Discrimination within the Judicial System

Discrimination within the Judicial System

Abstract

This paper examines race-based peremptory challenges. Such challenges occur during the voir dire jury selection process. The process allows both the defense and the prosecution to strike jurors who they believe will not decide cases fairly. However, in the case of Batson v. Kentucky 476 U.S. 79 (1986), the Supreme Court ruled that race could not be used as a factor in eliminating prospective jurors. This paper examines federal litigation for five years in which it was alleged that race was used as a factor in removing a juror. An examination of the cases revealed that most of the cases involved sole male litigants who allege that there were multiple race-based peremptory challenges used in their cases. Moreover, most of the cases that led to the allegations involved violent offenses. Other case characteristics are noted, but of most significance was the finding that most appellants lost their cases. As such, the courts felt that most of the challenges were, in fact, race neutral. The implications of this research are discussed.

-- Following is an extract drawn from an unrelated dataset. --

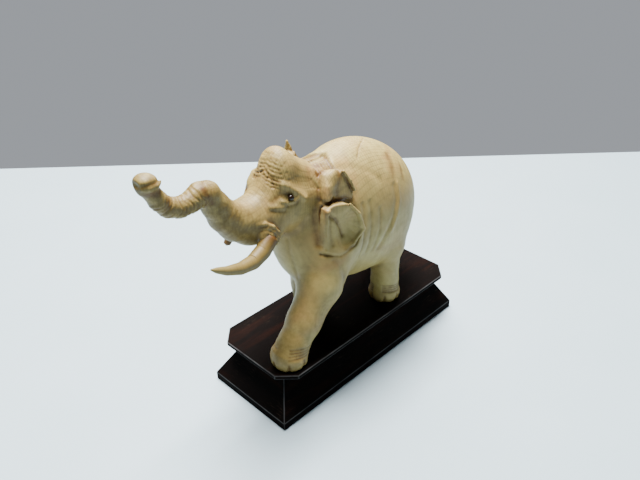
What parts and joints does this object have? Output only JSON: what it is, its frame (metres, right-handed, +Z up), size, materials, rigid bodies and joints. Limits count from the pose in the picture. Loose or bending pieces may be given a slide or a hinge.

Discrimination within the Judicial System

Introduction

As one of the hallmarks of the early American criminal justice system, the right to a jury trial actual served as an example of the difference between colonial America and the countries from whence so many people left and such practices did not exist (Chapin 1983). Since these early times, the fairness and effectiveness of the system has been called into question (Rottman 2000). Therefore, irrespective of the fact that the Sixth Amendment guarantees the right to a trial by an impartial jury, some believe certain court processes work against achieving such a lofty goal (Cole 1999). In general, though, the standard of “trial by an impartial jury” has been translated into the belief that jurors should be somewhat reflective of the community in which a defendant resides. Even with this consideration, over the past few centuries, particularly in southern courts, those African Americans who made it to court before being lynched were tried before hostile all-White juries. Well-known trials involving the Scottsboro boys, and the killers of Emmett Till, Medgar Evers, and numerous others, showed how White juries often engaged in jury nullification and ignored the facts; thus, deciding cases on racist conventions that produced countless injustices in southern courts (Higginbotham 1996).

As a product of these incidents, in 1965, the Supreme Court heard the case of Swain v. Alabama, which involved a Black man indicted for raping a White girl. During the trial, the prosecutor used his peremptory challenges to remove all six Black jurors. Swain eventually appealed his conviction “arguing that he was denied equal protection by the state's exercise of peremptory challenges to exclude Blacks from the petit jury” (Browne-Marshall 2007, p. 198). On appeal, both the Alabama and the U.S. Supreme Court sided with the prosecution. According to Browne-Marshall (2007), the Supreme Court noted that in order for Swain to win his appeal, he had to prove that the removal of ...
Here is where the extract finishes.